Repeat verbatim, and only, the lines of the data below, beginning at the line that contains "rod(weld_station - 1, weld_station" and stopping after the line that contains "obj.matrix_world = Matrix.Identity(4)".

- _Records shown_:
##############################
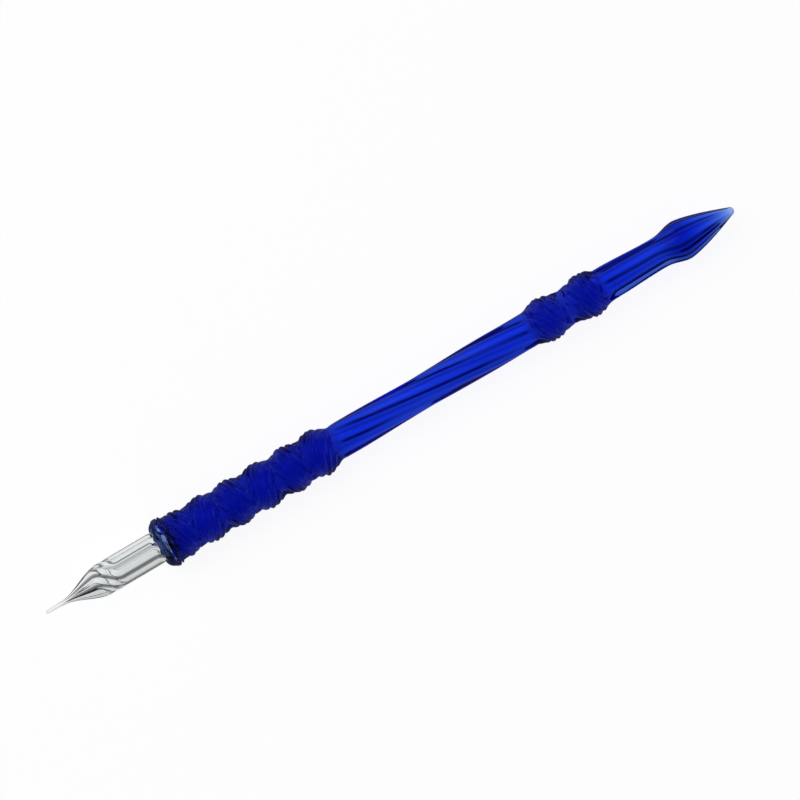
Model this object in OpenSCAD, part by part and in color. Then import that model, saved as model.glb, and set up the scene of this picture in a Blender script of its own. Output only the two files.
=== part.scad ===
// Lampworked glass dip pen, lying along X with the nib towards -X and its lowest point on Z = 0.
// Stations are distances along the pen from the needle tip, and are moved onto the axis by place().

/* [Pen] */
// Overall length from needle tip to tail tip
pen_length = 175; // [160:1:190]

/* [Nib] */
// Diameter of the needle behind its rounded tip
needle_d = 0.9; // [0.6:0.1:1.4]
// Diameter over the lobes of the nib's shank
nib_d = 7.4; // [6.5:0.1:8]
// Length of the slender needle
needle_length = 3.6; // [2:0.1:6]
// Station where the cone reaches the shank's full diameter
nib_shoulder = 15; // [13:0.5:18]
// Number of lobes, with an ink groove between each two
nib_lobes = 8; // [6:1:10]
// Depth of the ink grooves as a share of the radius
nib_groove = 0.13; // [0.05:0.01:0.3]
// How narrow the ink grooves are: 1 is a wave, more leaves broad round lobes
nib_groove_power = 2; // [1:0.1:3]
// Turn that was given to the hot glass behind the cone
nib_turn = 62; // [0:1:90]
// Angle of the first lobe's crest on the shank, from straight up
nib_crest_angle = 52; // [0:1:90]
// Diameter of the hidden root inside the collar and the holder
root_d = 4.6; // [3:0.1:4.8]
// Depth of the root's blind socket in the holder
root_depth = 2; // [1:0.5:9]

/* [Weld collar] */
// Station of the collar's front face
collar_front = 28.8; // [26:0.1:29.5]
// Station of the weld between collar and holder
weld_station = 31; // [30.5:0.1:31.5]
// Largest diameter of the flared collar
collar_d = 11.8; // [11:0.1:13]

/* [Holder] */
// Diameter over the bulges of the grip, the pen's stated shaft diameter
grip_d = 11; // [9:0.1:12]
// Diameter at the necks between the bulges
grip_neck_d = 9.5; // [8:0.1:10]
// Number of bulges in the grip
bulges = 6; // [4:2:6]
// Distance from one bulge to the next
bulge_pitch = 7.12; // [6:0.01:7.2]
// Station of the first bulge's crest
first_crest = 33.8; // [33.5:0.1:34.5]
// Turn of the flutes across one bulge, which the next bulge turns back
bulge_turn = 195; // [0:5:200]
// Diameter where the barrel leaves the grip
barrel_front_d = 8.2; // [7:0.1:9]
// Diameter at the barrel's slimmest place
barrel_waist_d = 7.6; // [6:0.1:8]
// Diameter where the barrel meets the double knot
barrel_rear_d = 8.1; // [7:0.1:9]
// Slow turn of the flutes along the barrel
barrel_turn = 95; // [0:5:180]
// Diameter over the two knots
knot_d = 10.4; // [9:0.1:12]
// Diameter of the neck between the two knots
knot_neck_d = 8.3; // [7:0.1:9]
// Turn of the flutes across one knot
knot_turn = 150; // [0:10:180]
// Further turn of the flutes along the whole double knot
knot_pair_turn = 143; // [0:1:150]
// Diameter of the tail's waist
tail_waist_d = 7.4; // [6:0.1:8]
// Diameter of the tail's last swelling
tail_bulge_d = 9.3; // [8:0.1:11]
// Diameter of the rounded tail tip
tail_tip_d = 2; // [1:0.1:3]

/* [Flutes] */
// Number of flutes round the holder
flutes = 8; // [6:1:10]
// Depth of the flutes in the grip and the knots, as a share of the radius
grip_flute = 0.08; // [0.02:0.005:0.15]
// Depth of the flutes along the barrel and the tail, as a share of the radius
barrel_flute = 0.08; // [0.02:0.01:0.2]
// Turn of the flutes where they leave the weld
flute_start = -21; // [-45:1:45]

/* [Resolution] */
// Distance between sections where the flutes turn fast
fine_step = 0.55; // [0.4:0.05:1]
// Distance between sections where the flutes run nearly straight
coarse_step = 3.4; // [1:0.1:5]

/* [Hidden] */

// The quick turn behind the nib's cone, and the small bend where the shank sinks into the collar
swirl_start = nib_shoulder - 2.6;
swirl_end = nib_shoulder + 4;
bend_start = collar_front - 1.6;
bend_turn = 25;
nib_points = 8;

// The collar's crest, just before the seam, and the notch of the seam
collar_crest = weld_station - 0.35;
seam_notch = 0.5;

// Stations of the holder's landmarks, in order along the pen
grip_start = first_crest - bulge_pitch / 2;
grip_end = grip_start + bulges * bulge_pitch;
barrel_front = grip_end + 0.8;
barrel_waist = barrel_front + 20;
barrel_rear = 122.5;
knot_crests = [127.2, 137.7];
knot_neck = 132.5;
knot_half = 4;
tail_front = 142.3;
tail_waist = 156.3;
tail_bulge = 161.8;
tail_turn = 15;
tail_taper = 1.35;
tip_start = pen_length - tail_tip_d / 2;
flute_fade = 6;
flute_points = 4;
// How sharply the grip's flutes turn back: 1 would be a corner
swing_sharpness = 0.97;

// Share of the way from one station to another, held at 0 before it and at 1 behind it
function share(s, from, to) = min(max((s - from) / (to - from), 0), 1);
// Value that eases in and out from 0 to the given height between two stations
function step_between(s, from, to, height) = height * (1 - cos(180 * share(s, from, to))) / 2;

// Diameter at a station, eased from each [station, diameter] pair to the next
function outline_leg(s, pairs, i = 0) =
    i >= len(pairs) - 2 || s < pairs[i + 1][0] ? i : outline_leg(s, pairs, i + 1);
function outline_d(s, pairs) =
    let (i = outline_leg(s, pairs), a = pairs[i], b = pairs[i + 1])
    a[1] + step_between(s, a[0], b[0], b[1] - a[1]);

// Stations from one place to just before another, at an even step close to the one asked for
function stations(from, to, step) =
    let (count = max(1, round((to - from) / step)))
    [for (i = [0 : count - 1]) from + (to - from) * i / count];

// One closed section of lobed glass: crest radius r, valleys of the given depth and power, at a station
function section(s, r, lobes, depth, power, angle, points) = [
    for (i = [0 : lobes * points - 1])
        let (valley = (1 - cos(360 * i / points)) / 2,
             a = 360 * i / (lobes * points) + angle,
             reach = r * (1 - depth * pow(valley, power)))
        [s, -reach * sin(a), reach * cos(a)]
];

// Closed skin over a row of sections that all have the same number of points
module skin(sections) {
    n = len(sections[0]);
    rows = len(sections);
    points = [
        for (row = sections) each row,
        [sections[0][0][0], 0, 0],
        [sections[rows - 1][0][0], 0, 0]
    ];
    front_centre = n * rows;
    rear_centre = n * rows + 1;
    walls = [
        for (row = [0 : rows - 2], i = [0 : n - 1])
            let (a = row * n + i, b = row * n + (i + 1) % n)
            each [[a, a + n, b + n], [a, b + n, b]]
    ];
    front_cap = [for (i = [0 : n - 1]) [front_centre, i, (i + 1) % n]];
    rear_cap = [
        for (i = [0 : n - 1])
            let (a = (rows - 1) * n)
            [rear_centre, a + (i + 1) % n, a + i]
    ];
    polyhedron(points = points, faces = concat(walls, front_cap, rear_cap), convexity = 10);
}

// Puts geometry that is built along the stations onto the pen's axis
module place() {
    translate([-pen_length / 2, 0, collar_d / 2])
        children();
}

// Rod along the stations
module rod(from, to, d) {
    translate([from, 0, 0])
        rotate([0, 90, 0])
            cylinder(h = to - from, d = d, $fn = 48);
}

// Clear nib: needle, grooved cone, quick turn, straight grooved shank and round hidden root
nib_outline = [
    [0, needle_d * 0.5],
    [0.8, needle_d],
    [needle_length, needle_d * 1.15],
    [nib_shoulder, nib_d],
    [collar_front, nib_d]
];
function nib_angle(s) =
    nib_crest_angle - nib_turn
    + step_between(s, swirl_start, swirl_end, nib_turn)
    + step_between(s, bend_start, collar_front + 1.2, bend_turn);
function groove_depth(s) = step_between(s, needle_length * 0.7, needle_length * 1.7, nib_groove);

module nib() {
    color("lightcyan", 0.6)
        place() {
            skin([
                for (s = concat(
                        stations(0, needle_length, 1.2),
                        stations(needle_length, swirl_start, 1.2),
                        stations(swirl_start, swirl_end, fine_step),
                        stations(swirl_end, bend_start, coarse_step),
                        stations(bend_start, collar_front, fine_step),
                        [collar_front]))
                    section(s, outline_d(s, nib_outline) / 2, nib_lobes,
                            groove_depth(s), nib_groove_power, nib_angle(s), nib_points)
            ]);
            rod(collar_front, weld_station + root_depth, root_d);
        }
}

// Weld collar: glass melted round the root, with a round front and a narrow notch at the seam
module weld_collar() {
    throat_r = nib_d / 2 + 0.1;
    crest_r = collar_d / 2;
    front_round = [
        for (a = [0 : 10 : 90])
            [throat_r + (crest_r - throat_r) * sin(a),
             collar_crest - (collar_crest - collar_front) * cos(a)]
    ];
    color("lightsteelblue", 0.8)
        place()
            rotate([0, 90, 0])
                difference() {
                    rotate_extrude($fn = 64)
                        polygon(concat(
                            [[0, collar_front]],
                            front_round,
                            [[crest_r - seam_notch, weld_station], [0, weld_station]]));
                    translate([0, 0, collar_front - 1])
                        cylinder(h = weld_station - collar_front + 2, d = root_d, $fn = 48);
                }
}

// Holder: one fluted cane with grip, barrel, double knot and pointed tail
holder_outline = concat(
    [
        [weld_station - 0.2, grip_d * 0.95],
        [weld_station + 0.4, grip_d * 1.05],
        [weld_station + 1.6, grip_d * 0.97]
    ],
    [for (k = [0 : bulges - 1])
        each [
            [first_crest + k * bulge_pitch, grip_d],
            if (k < bulges - 1) [first_crest + (k + 0.5) * bulge_pitch, grip_neck_d]
        ]],
    [
        [barrel_front, barrel_front_d],
        [barrel_waist, barrel_waist_d],
        [barrel_rear - 5, barrel_rear_d],
        [barrel_rear, barrel_rear_d],
        [knot_crests[0], knot_d],
        [knot_neck, knot_neck_d],
        [knot_crests[1], knot_d],
        [tail_front, tail_waist_d + 1],
        [tail_waist, tail_waist_d],
        [tail_bulge, tail_bulge_d]
    ]);
function tail_point_d(s) =
    tail_bulge_d - (tail_bulge_d - tail_tip_d) * pow(share(s, tail_bulge, tip_start), tail_taper);
function tip_round(s) = sqrt(1 - 0.97 * pow(share(s, tip_start, pen_length), 2));
function holder_d(s) = s < tail_bulge ? outline_d(s, holder_outline) : tail_point_d(s) * tip_round(s);

// Angle of the flutes at a station: to and fro in the grip, then always onwards
function grip_swing(s) =
    let (inside = min(max(s, grip_start), grip_end) - grip_start)
    asin(swing_sharpness * cos(180 * inside / bulge_pitch)) / asin(swing_sharpness);
function knot_angle(s) =
    step_between(s, barrel_rear + 1.5, tail_front - 1, knot_pair_turn)
    + step_between(s, knot_crests[0] - knot_half, knot_crests[0] + knot_half, knot_turn)
    + step_between(s, knot_crests[1] - knot_half, knot_crests[1] + knot_half, knot_turn);
function flute_angle(s) =
    flute_start
    + bulge_turn / 2 * (1 - grip_swing(s))
    + barrel_turn * share(s, grip_end, barrel_rear)
    + knot_angle(s)
    + step_between(s, tail_waist - 2, tail_bulge, tail_turn);

// Depth of the flutes at a station: shallow where the flutes turn fast, deep where they run on
function flute_depth(s) =
    let (deeper = barrel_flute - grip_flute,
         depth = grip_flute
             + step_between(s, grip_end - 1, barrel_front + 3, deeper)
             - step_between(s, barrel_rear - 2, barrel_rear + 2, deeper)
             + step_between(s, tail_front - 2, tail_front + 2, deeper))
    depth - step_between(s, pen_length - flute_fade, pen_length, depth);

module holder() {
    color("mediumblue", 0.9)
        place()
            difference() {
                skin([
                    for (s = concat(
                            stations(weld_station, grip_end, fine_step),
                            stations(grip_end, barrel_front, 0.4),
                            stations(barrel_front, barrel_rear, coarse_step),
                            stations(barrel_rear, tail_front, fine_step),
                            stations(tail_front, tail_waist, coarse_step),
                            stations(tail_waist, tip_start, coarse_step / 2),
                            stations(tip_start, pen_length, 0.25),
                            [pen_length]))
                        section(s, holder_d(s) / 2, flutes, flute_depth(s), 1, flute_angle(s), flute_points)
                ]);
                rod(weld_station - 1, weld_station + root_depth, root_d);
            }
}

nib();
weld_collar();
holder();
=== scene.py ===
"""Looks of a lampworked glass dip pen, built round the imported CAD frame.

Lengths are in millimetres and turns in degrees until to_frame puts a point into the frame.
A station is a distance along the pen from the needle tip.
"""
import math

import bpy
import numpy as np
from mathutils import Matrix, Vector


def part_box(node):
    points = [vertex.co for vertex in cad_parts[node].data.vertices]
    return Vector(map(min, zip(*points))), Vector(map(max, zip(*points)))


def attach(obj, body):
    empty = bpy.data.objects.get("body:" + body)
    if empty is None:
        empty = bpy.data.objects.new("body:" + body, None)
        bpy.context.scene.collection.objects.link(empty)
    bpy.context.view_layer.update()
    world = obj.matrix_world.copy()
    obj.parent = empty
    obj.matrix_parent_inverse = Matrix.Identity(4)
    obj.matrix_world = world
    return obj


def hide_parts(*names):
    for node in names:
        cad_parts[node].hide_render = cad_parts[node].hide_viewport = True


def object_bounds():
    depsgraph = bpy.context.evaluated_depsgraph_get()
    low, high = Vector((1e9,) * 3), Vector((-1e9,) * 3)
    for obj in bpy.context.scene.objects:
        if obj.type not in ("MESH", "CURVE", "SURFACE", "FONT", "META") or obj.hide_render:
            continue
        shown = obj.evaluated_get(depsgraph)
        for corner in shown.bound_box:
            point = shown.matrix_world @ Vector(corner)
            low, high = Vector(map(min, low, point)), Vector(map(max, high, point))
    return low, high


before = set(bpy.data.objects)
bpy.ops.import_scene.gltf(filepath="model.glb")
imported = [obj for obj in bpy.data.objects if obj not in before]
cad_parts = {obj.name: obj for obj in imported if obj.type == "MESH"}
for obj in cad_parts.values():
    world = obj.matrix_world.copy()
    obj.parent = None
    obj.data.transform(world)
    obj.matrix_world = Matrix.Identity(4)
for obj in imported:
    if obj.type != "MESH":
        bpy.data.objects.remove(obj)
cad_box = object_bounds()

MM = 0.001

# ---- places taken from the frame -------------------------------------------------------------
NIB_LOW, NIB_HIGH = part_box("nib")
COLLAR_LOW, COLLAR_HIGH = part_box("weld_collar")
HOLDER_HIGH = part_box("holder")[1]
TIP_X = NIB_LOW.x
AXIS_Z = (COLLAR_LOW.z + COLLAR_HIGH.z) / 2
LENGTH = (HOLDER_HIGH.x - TIP_X) / MM
WELD = (COLLAR_HIGH.x - TIP_X) / MM
COLLAR_FRONT = (COLLAR_LOW.x - TIP_X) / MM
COLLAR_R = (COLLAR_HIGH.z - COLLAR_LOW.z) / 2 / MM
NIB_R = (NIB_HIGH.z - NIB_LOW.z) / 2 / MM

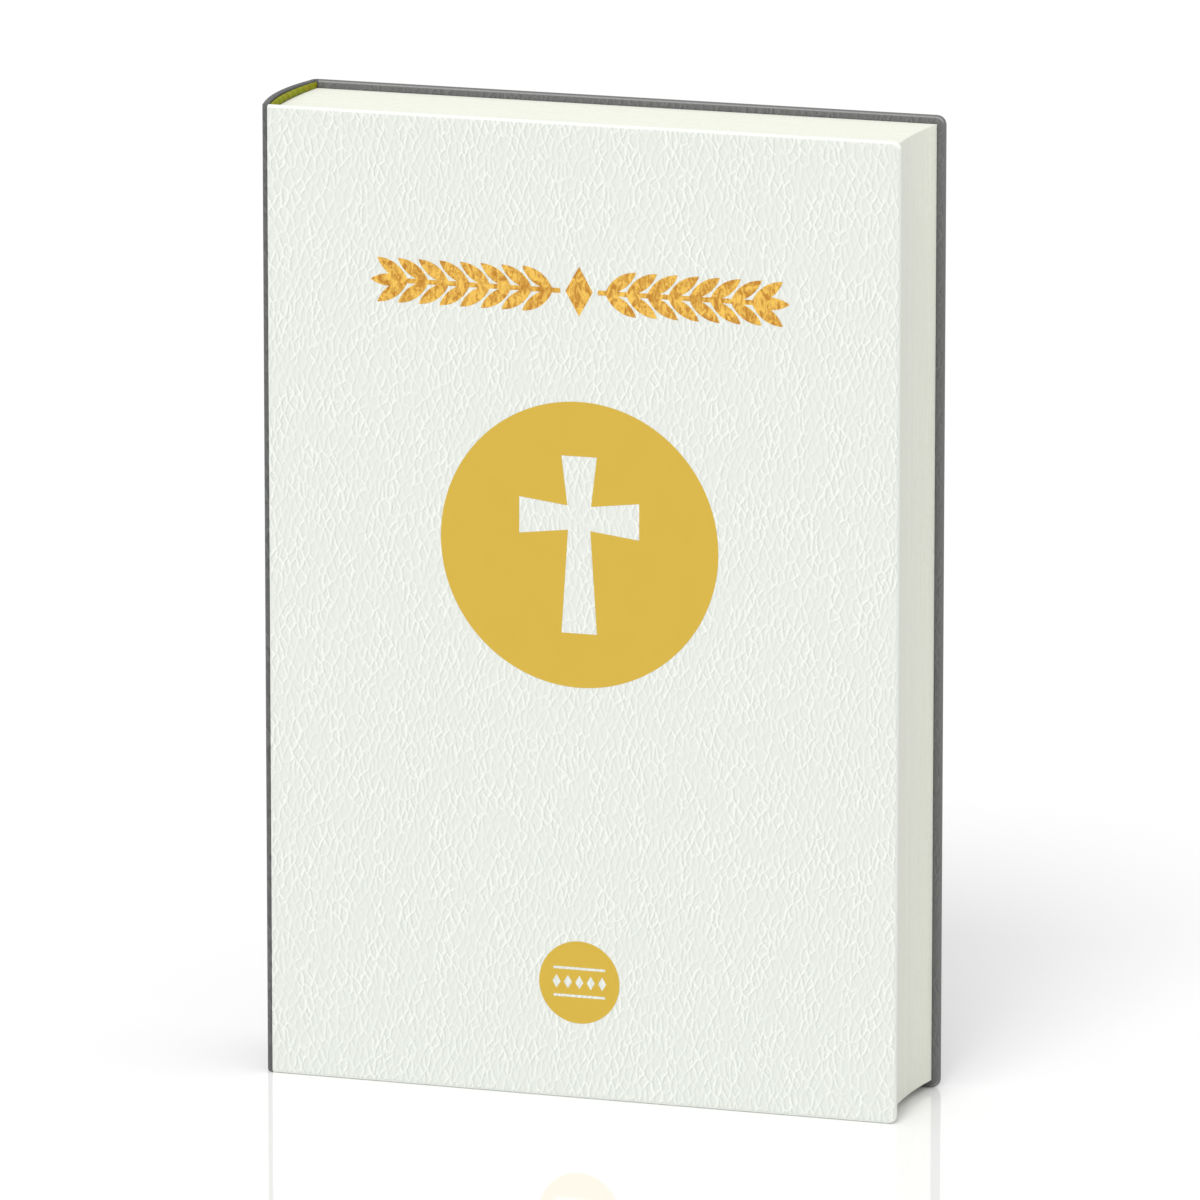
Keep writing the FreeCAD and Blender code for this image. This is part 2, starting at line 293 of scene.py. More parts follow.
##############################
- _Written response_:
                rod(weld_station - 1, weld_station + root_depth, root_d);
            }
}

nib();
weld_collar();
holder();
=== scene.py ===
"""Looks of a lampworked glass dip pen, built round the imported CAD frame.

Lengths are in millimetres and turns in degrees until to_frame puts a point into the frame.
A station is a distance along the pen from the needle tip.
"""
import math

import bpy
import numpy as np
from mathutils import Matrix, Vector


def part_box(node):
    points = [vertex.co for vertex in cad_parts[node].data.vertices]
    return Vector(map(min, zip(*points))), Vector(map(max, zip(*points)))


def attach(obj, body):
    empty = bpy.data.objects.get("body:" + body)
    if empty is None:
        empty = bpy.data.objects.new("body:" + body, None)
        bpy.context.scene.collection.objects.link(empty)
    bpy.context.view_layer.update()
    world = obj.matrix_world.copy()
    obj.parent = empty
    obj.matrix_parent_inverse = Matrix.Identity(4)
    obj.matrix_world = world
    return obj


def hide_parts(*names):
    for node in names:
        cad_parts[node].hide_render = cad_parts[node].hide_viewport = True


def object_bounds():
    depsgraph = bpy.context.evaluated_depsgraph_get()
    low, high = Vector((1e9,) * 3), Vector((-1e9,) * 3)
    for obj in bpy.context.scene.objects:
        if obj.type not in ("MESH", "CURVE", "SURFACE", "FONT", "META") or obj.hide_render:
            continue
        shown = obj.evaluated_get(depsgraph)
        for corner in shown.bound_box:
            point = shown.matrix_world @ Vector(corner)
            low, high = Vector(map(min, low, point)), Vector(map(max, high, point))
    return low, high


before = set(bpy.data.objects)
bpy.ops.import_scene.gltf(filepath="model.glb")
imported = [obj for obj in bpy.data.objects if obj not in before]
cad_parts = {obj.name: obj for obj in imported if obj.type == "MESH"}
for obj in cad_parts.values():
    world = obj.matrix_world.copy()
    obj.parent = None
    obj.data.transform(world)
    obj.matrix_world = Matrix.Identity(4)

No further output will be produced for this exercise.